The primary cause of all this was the explosion of the bulk of the volcano Tambora in the Indonesian archipelago. This happened on April 10, 1815 at about 7 in the evening, local time. The volcano had first exploded a few days earlier, but this eruption was tremendous and sent ashes into the atmosphere. The Tambora eruption was twice as powerful as the more well-known explosion of Krakatoa (also in Indonesia) in 1883, and more than twice as powerful as the fairly recent Mount Saint Helens explosion in the State of Washington; this volcano sent its debris horizontally rather than vertically into the atmosphere as the other two did so it caused much less climate disruption. About 90,000 people were killed directly by this eruption, and it is considered the largest volcanic explosion in recorded history.
This is a chart for the major eruption of the volcano, which sent clouds of volcanic dust around the world, causing a climate change for the next three years. We are fortunate that we have an actual time for this eruption. We see that Mars with Saturn squares the Ascendant, and Mars is opposite the Midheaven. Pluto makes a sesquiquadrate to the Ascendant. There is a closing square between Neptune and Pluto; the following conjunction of those two planets would occur in 1890 and mark the end of an almost 500 year cycle and the opening of the Twentieth Century. There are many other aspects, but not as tight as these. But if we look at the fourth harmonic chart of the same event, we see how strong these aspects are. While the Mars opposite the Midheaven — conjunction in the fourth harmonic chart — appears very wide — orbs are also magnified by a factor of four in the fourth harmonic chart — we see that Mars-Ascendant-Pluto aspects are almost exact. Jupiter is mediating this aspect complex with hard aspects that are not visible in the first harmonic chart. Pluto is the most likely choice for a planet to represent a volcanic eruption, and its connection with the Ascendant just attests to that eruption happening at this time and place. Mars’ involvement just makes destruction more likely, and many people were killed and villages destroyed in the immediate aftermath of the eruption. Jupiter attests to the volume of the explosion.

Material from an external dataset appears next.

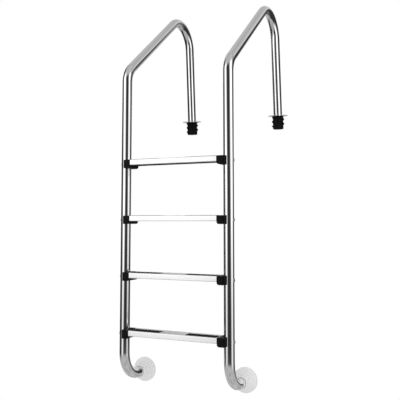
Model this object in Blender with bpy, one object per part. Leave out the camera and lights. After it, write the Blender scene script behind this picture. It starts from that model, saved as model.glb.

The smoke caused by this volcanic explosion had an effect over much of the globe. In Europe, the following year was known as The Year Without a Summer, since it was cold all summer long. This caused many hardships at a time when most people grew their own food and could not run down to the local grocery store for provisions. In Ireland, for example, their main crop of potatoes turned bad, and many people starved. This was a forerunner of the famous potato famine 30 years later that sent many Irish to America. `The climate in Switzerland was foreboding when the Romantic poets Byron and Shelly took a vacation at Lake Geneva, along with the wife of Shelly, Mary; in a contest that summer Mary wrote the book Frankenstein, whose tenor was influenced by the dire weather.
In America, on the East Coast, this year was known as Eighteen Hundred and Froze to Death. The most extreme example of this happened on June 6, 1816. While it was 90 in Boston, in upstate New York they had a surprise snow storm. Children at a local school almost died because they could not make it home and were not prepared for the cold weather. In Germany 1817 was known as The Year of the Beggar. There was a weather-caused cholera epidemic in India which resulted in a rout of the occupying British troops. The cold climate restricted the growing seasons in China, also resulting in hardships and famine. In fact, this climate crisis of these years was the most significant weather event of the Nineteenth Century.
To me, the most appropriate aspect in this chart is transiting Saturn conjunct the US Moon. And indeed it was a depressing time with the unusually cold weather over what was still the main part of the country. And to reinforce that idea the transiting Sun, representing the day, was in aspect to natal Saturn.
However, in the western part of the United States — and remember in the early Nineteenth Century “West” included everything west of the Appalachian Mountains — there were no problems with cold weather. Many people immigrated from the east, and crops were plentiful. As a result of this and the lack of food in Europe, much food from America was sold in Europe, allowing Europeans to survive and causing a boom economy for the farmers in the Western United States, This overall helped the prosperity of the young country.
But as the old saying has it, what goes up must come down. When weather recovered in Europe, by 1819, there was no longer a need for food from America, so sales fell off drastically. As a result, the first widespread depression happened to America, the Panic of 1819. The elderly Thomas Jefferson felt much depression because he had to sell his beloved home, Monticello. He was shocked that it would not fetch the price he thought it should. This panic, which effected people rather than banks, cast a dark pall on what had been the sunny optimism of citizens of the young country. Of course, many other factors played a part in this first depression, such as the Bank of the United States and the problems citizens were having with it. Restrictions on the BUS by some states and some deflationary moves by the BUS also helped pave the way for the Panic of 1819. The depression was also felt in Europe, though not as severe as in the United States.
The best I can find out the Panic of 1819 started in January of that year. Here is a chart for the Middle of January. Of course, the Uranus-Neptune conjunction is present, if not tight, and square Pluto. Pluto is also opposite Neptune — speculation. The most obvious aspect is the tight Jupiter Sun conjunction, conjunct the natal Pluto, sesquiquadrate natal Uranus, and opposite natal Mercury. And even though the transiting Sun-Jupiter conjunction would not last long, the aspects from Jupiter will. And Jupiter is the planet of expansion, of capitalism. And this was indeed the first crisis of capitalism in the new country, a country which was about to accept laissez-faire capitalism with the boom of the Age of Jackson.
While there are many books on this crisis, my main source was Tambora by Gillen D’Arcy Wood, 2014 Princeton.